Lee has also mirrored the narrow, white utility tubes along the ceiling with her own. In this way, windows, floors, and existing structures, even the sprinklers become a part of In Transit, transformed from utilitarian to aesthetic objects. The most suggestive of these might be the frameless ‘hidden’ doors in the gallery walls which I had never noticed before but which now stand out, striking questions: What’s behind here? Where does this go?

A sense of endless possibility is what I love most about being in transit. Lee’s work captures that, while also speaking to the transformative possibilities within the limitations of a particular space, or moment, that come alive with adaptation.

My favourite place in the City Gallery at the moment—or possibly in the whole city—is at the very edge of In Transit. Facing the back wall and floor-to-ceiling frosted window is a bus-seat, covered in that hideous, regurgitated blue bus-seat fabric. Sitting there, notebook in hand, I feel I could be anywhere, going anywhere.

                                         *

In Unmanned, the music-video portion of Cao Fei’s BMW car project, a monk goes on a journey, travelling on foot from rural to urban China, in transit from a past to a future, compelled along by Jamie xx’s euphoric soundtrack. But it is also a journey of adaptation in which the creative possibilities at the intersection of art and commerce come alive.

Mid-way through the journey, an extensive pan over a kind of graveyard of religious statues, mostly white, marks a crossing point from rural to urban and is echoed shortly after by a similar pan of the BMW car yard, filled with mostly white cars. The monk mediates in this second landscape, which might be soulless - or perhaps the machines have become spiritual, like the icons before them.

Cao Fei says that to her ‘the machine is like human,’ and her ability to inhabit the present moment fully as an artist, instead of separating herself from it, is what gives her work a spirituality of its own. Like the monk, who we see eating a first communion of McDonald’s fries in front of a SuperDry advert, she is immersed in the world with all its corruption and dirt and corporations, yet remains somehow separate from it, retaining a purity of focus which enables something exquisite and powerful to be created within in. Now may not be not the most beautiful moment, but it’s the one we are in.

After meditating, Fei’s monk is stripped of his robes, puts on a VR headset and is transported to a place (somewhere, anywhere) where he dons them again, but more elaborately.
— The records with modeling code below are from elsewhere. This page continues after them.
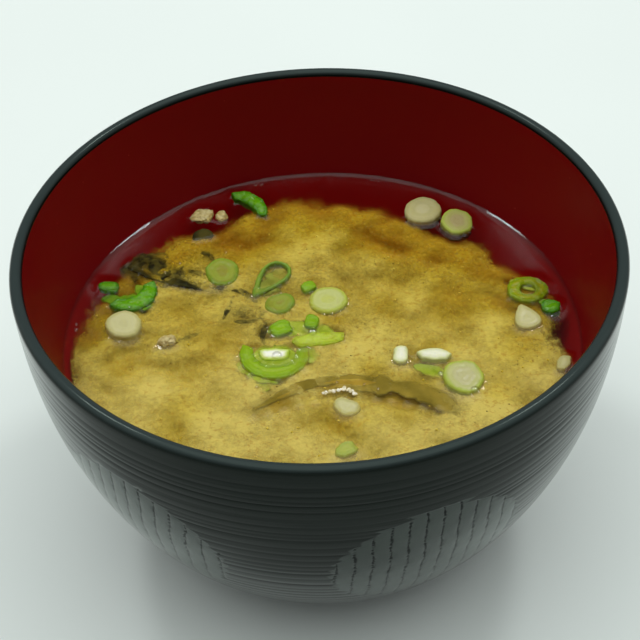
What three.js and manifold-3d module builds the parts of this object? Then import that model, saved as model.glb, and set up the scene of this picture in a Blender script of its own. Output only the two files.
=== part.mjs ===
// Miso soup with scallion, wakame and tofu crumbs in a turned and lacquered bowl.
// Millimetres, +Z up. The origin is the centre of the foot, on the table; -Y is the front.
// Every piece of garnish floats in its own recess in the soup, with a small gap all round.

import * as THREE from 'three';
import { mergeVertices } from 'three/addons/utils/BufferGeometryUtils.js';
import Module from 'manifold-3d';

const wasm = await Module();
wasm.setup();

// ---------------------------------------------------------------- driving dimensions

const RIM_RADIUS = 57.5;
const BOWL_HEIGHT = 71;
const SEGMENTS = 56;
const GAP = 0.3;

// The outside follows radius = rim * (1 - (depth / REACH) ^ BEND) ^ (1 / ROUNDNESS).
const OUTSIDE = { reach: 84, bend: 2.2, roundness: 1.72 };
const OUTSIDE_END_DEPTH = 62.5;

// The inside is the same kind of curve and closes at the floor of the bowl.
const INSIDE = { reach: 63.5, bend: 1.371, roundness: 4 };
const INSIDE_RIM_RADIUS = 55.1;
const INSIDE_DEPTHS = [62, 57, 48, 36, 22, 9];

const LIP_RADIUS = (RIM_RADIUS - INSIDE_RIM_RADIUS) / 2;
const LIP_STEPS = 4;

const FOOT = { topRadius: 29.5, bottomRadius: 28, innerRadius: 25, height: 5, recess: 3.5, lean: 0.8 };

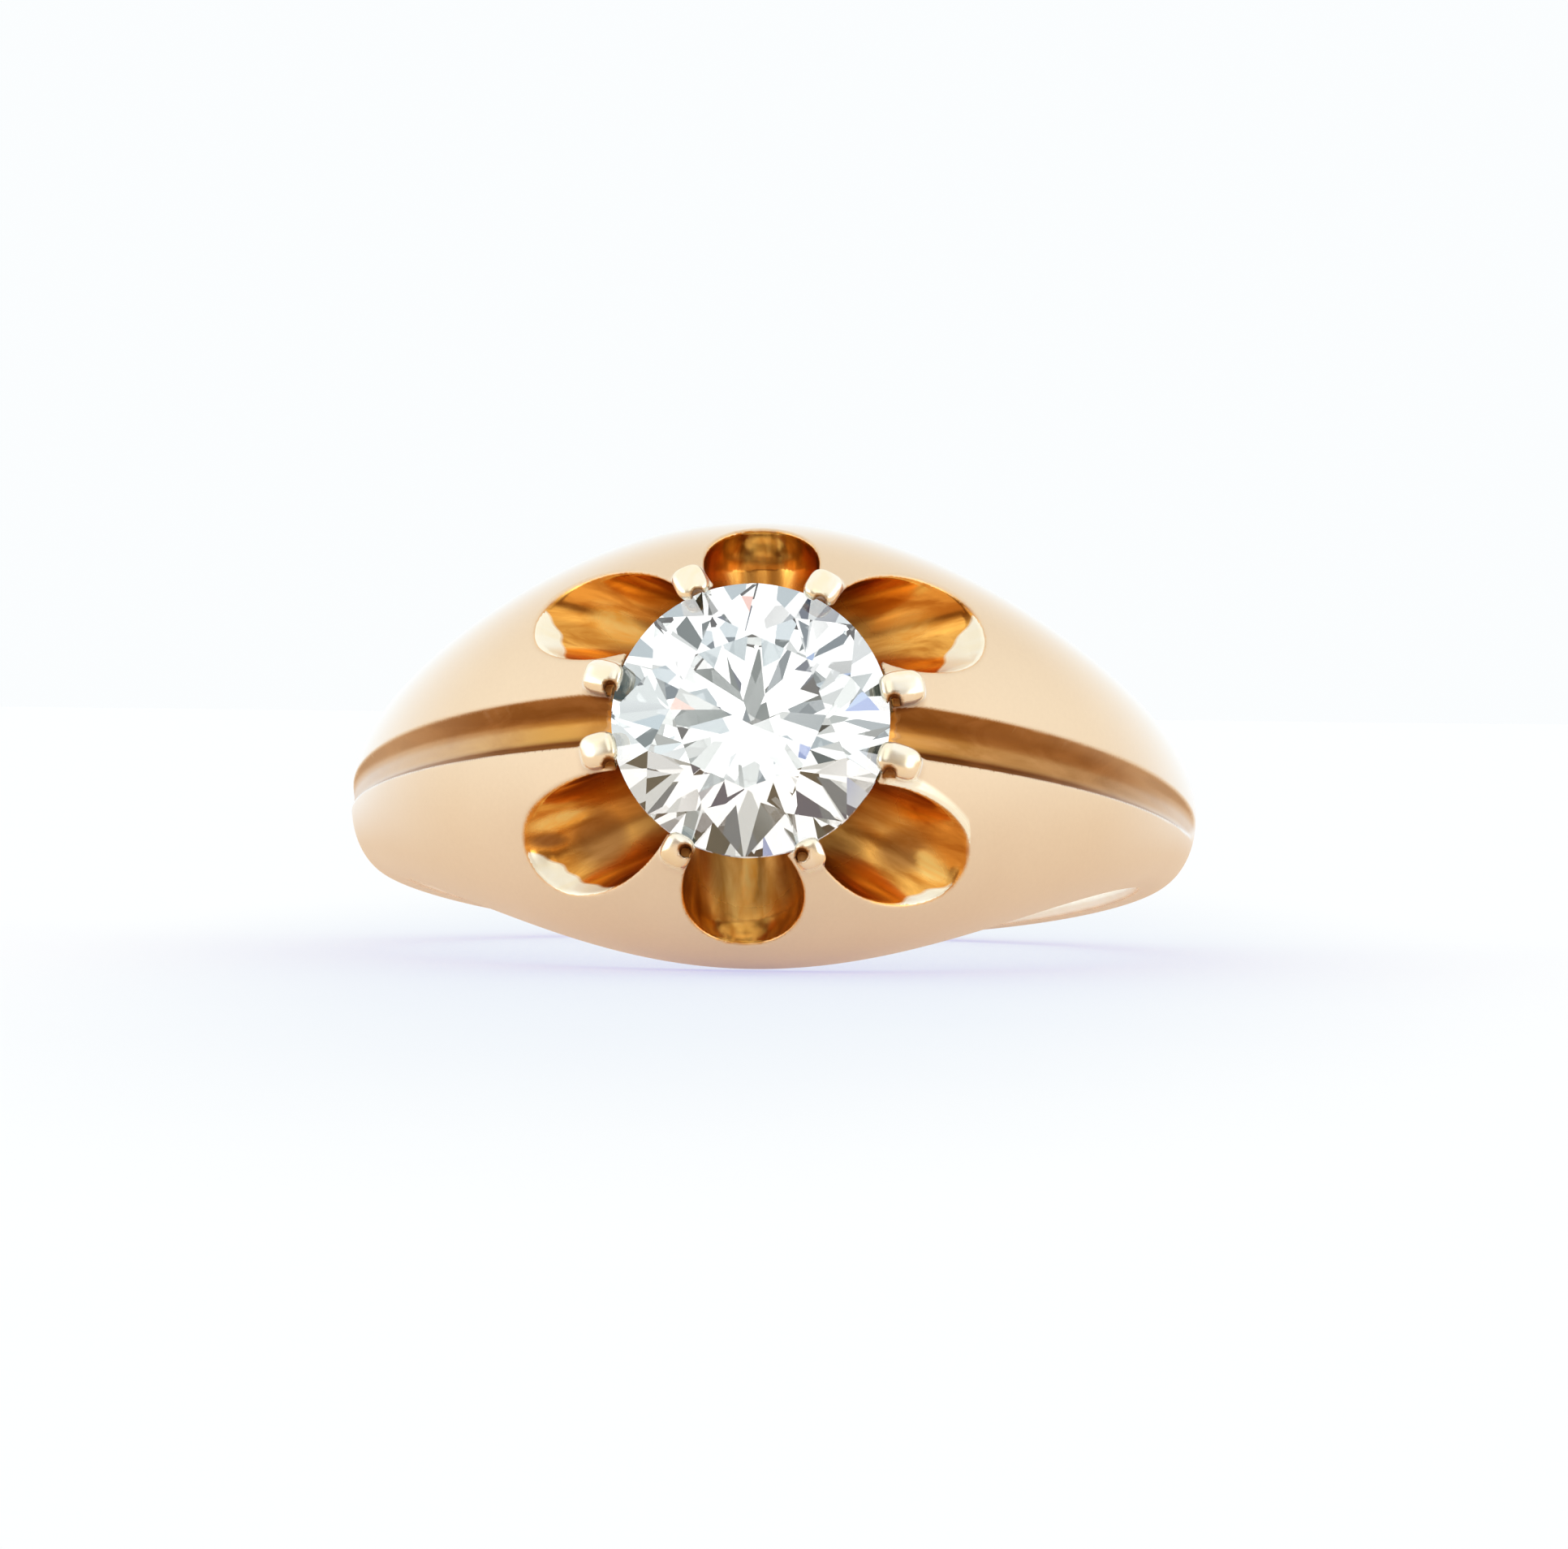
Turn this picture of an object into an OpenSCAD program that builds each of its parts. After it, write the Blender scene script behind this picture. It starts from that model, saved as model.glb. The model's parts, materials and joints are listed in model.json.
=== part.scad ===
// Solitaire ring: one cast and carved gold body with a round stone held level with its top.
// It lies as a ring lies when it is put down: the finger hole nearly upright, the stone facing -Y.
// Millimetres. The floor is Z = 0 and the middle of the ring's box is X = 0, Y = 0.

/* [Finger hole] */
// radius of the finger hole
bore_r = 9.1; // [7:0.05:11.5]

/* [Shank and shoulders] */
// distance from the finger axis to the outside of the band behind the finger
shank_r = 10.63; // [9:0.01:13]
// radius of the long shoulder curve on each side
shoulder_r = 13.2; // [11:0.1:20]
// angle from the stone at which a shoulder curve runs into the round shank
blend_angle = 100; // [80:1:130]
// distance from the middle at which the top curve meets a shoulder curve
top_meet = 3.5; // [2:0.1:5]
// half of the band's width beside the stone
head_half_w = 5.4; // [3.5:0.05:7]
// half of the band's width at the back
back_half_w = 1.43; // [0.8:0.01:3]
// angle over which the wide head narrows to the band
taper_angle = 56; // [35:1:80]
// how far the side of the head stands off the finger hole
head_side = 0.12; // [0.05:0.01:1]
// how far the side of the band stands off the finger hole at the back
back_side = 0.27; // [0.05:0.01:1]
// how square the dome of the head is, 2 being round
head_square = 2.34; // [2:0.01:3]
// rounding of the two rims of the finger hole
rim_round = 0.22; // [0.05:0.01:0.4]

/* [Stone] */
// diameter of the stone over its girdle
stone_d = 6.5; // [4:0.05:8]
// height of the girdle above the finger axis
girdle_z = 12.25; // [11.5:0.05:14]
// width of the table as a share of the stone's diameter
table_share = 0.56; // [0.5:0.01:0.65]
// height of the crown as a share of the stone's diameter
crown_share = 0.15; // [0.1:0.005:0.2]
// depth of the pavilion as a share of the stone's diameter
pavilion_share = 0.435; // [0.38:0.005:0.45]
// thickness of the girdle where it is thinnest
girdle_t = 0.12; // [0.05:0.01:0.3]
// gap between the stone and the gold
stone_gap = 0.03; // [0.02:0.01:0.1]

/* [Setting] */
// turn of the carved pattern against the band
pattern_turn = -1.4; // [-5:0.1:5]
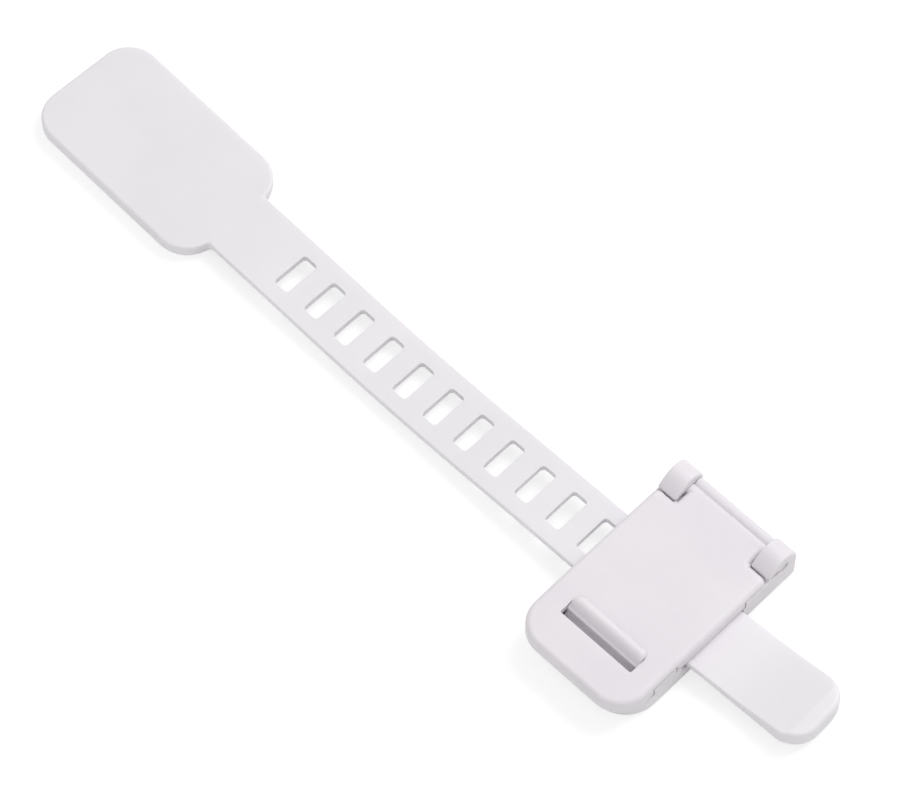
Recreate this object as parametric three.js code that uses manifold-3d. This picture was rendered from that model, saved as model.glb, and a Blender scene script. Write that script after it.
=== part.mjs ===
// Adhesive strap lock: a perforated strap with an anchor pad, held in a hinged flip-lid buckle.
// Millimetres, +Z up, +X along the strap from the pad to the pull tail, +Y towards the hinge.
// The origin is on the bonding surface, under the middle of the buckle's length, on the strap's centreline.
import * as THREE from 'three';
import { mergeVertices } from 'three/addons/utils/BufferGeometryUtils.js';
import Module from 'manifold-3d';

// Adhesive foam
const tapeThickness = 1.0;
const tapeInset = 0.8;

// Strap: band and holes
const strapWidth = 14.8;
const strapThickness = 1.5;
const strapEdgeRadius = 0.35;
const holePitch = 8.0;
const holeCount = 14;
const holeLength = 8.2;
const holeWidth = 3.6;
const holeCornerRadius = 0.8;
const firstHoleFromPad = 16.7;
const bandSag = 0.7;
const bowRadius = 3000;
const bowCentre = -25.5;
const tailSwing = 1.0;

// Strap: anchor pad
const padLength = 45.6;
const padWidth = 27.0;
const padThickness = 3.0;
const padFarRadius = 6.9;
const padNearRadius = 6.9;
const padNeckFillet = 0.9;
const padEdgeRadius = 0.8;

// Strap: pull tail, measured from the end of the buckle
const tailLength = 25.6;
const tailCornerRadius = 5.0;
const tailDish = 0.5;
const lipLength = 3.1;
const lipTopRise = 1.0;
const lipThickness = 4.1;
const lipEdgeRadius = 1.0;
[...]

Ribbons of multi-coloured light flow out of his hands as he performs an augmented traditional blessing, shaping the car of the future. When he leaps impossibly high into the air and stays there, executing the kind of flip that happens only in ecstatic dreams, or possibly Cirque de Soleil, it feels like the future could be alright. Up there in mid-air with the monk, as in Lee’s bus seat, I am untethered.

                                                                       *

Upstairs in From Scratch’s 555 Moons the connections are more plastic. There is a timeline, charting the musical group’s history, and a lot of pipes. Actual plumbing pipes, and actual plumbing pipes that have been repurposed as musical pipes. There is also a lot of adaptation, with instruments created from, yes, pipes, as well as chairs, stones, foot pumps, and other everyday materials. The less obvious connection is that the music itself is a journey, bound by formalisation and structures based in mathematics which, when executed the way they are by From Scratch in Drum/Sing (1984) directed by Gregor Nichols, open up a way to listen that can only be described as transcendent, taking you places that you couldn’t imagine if you tried.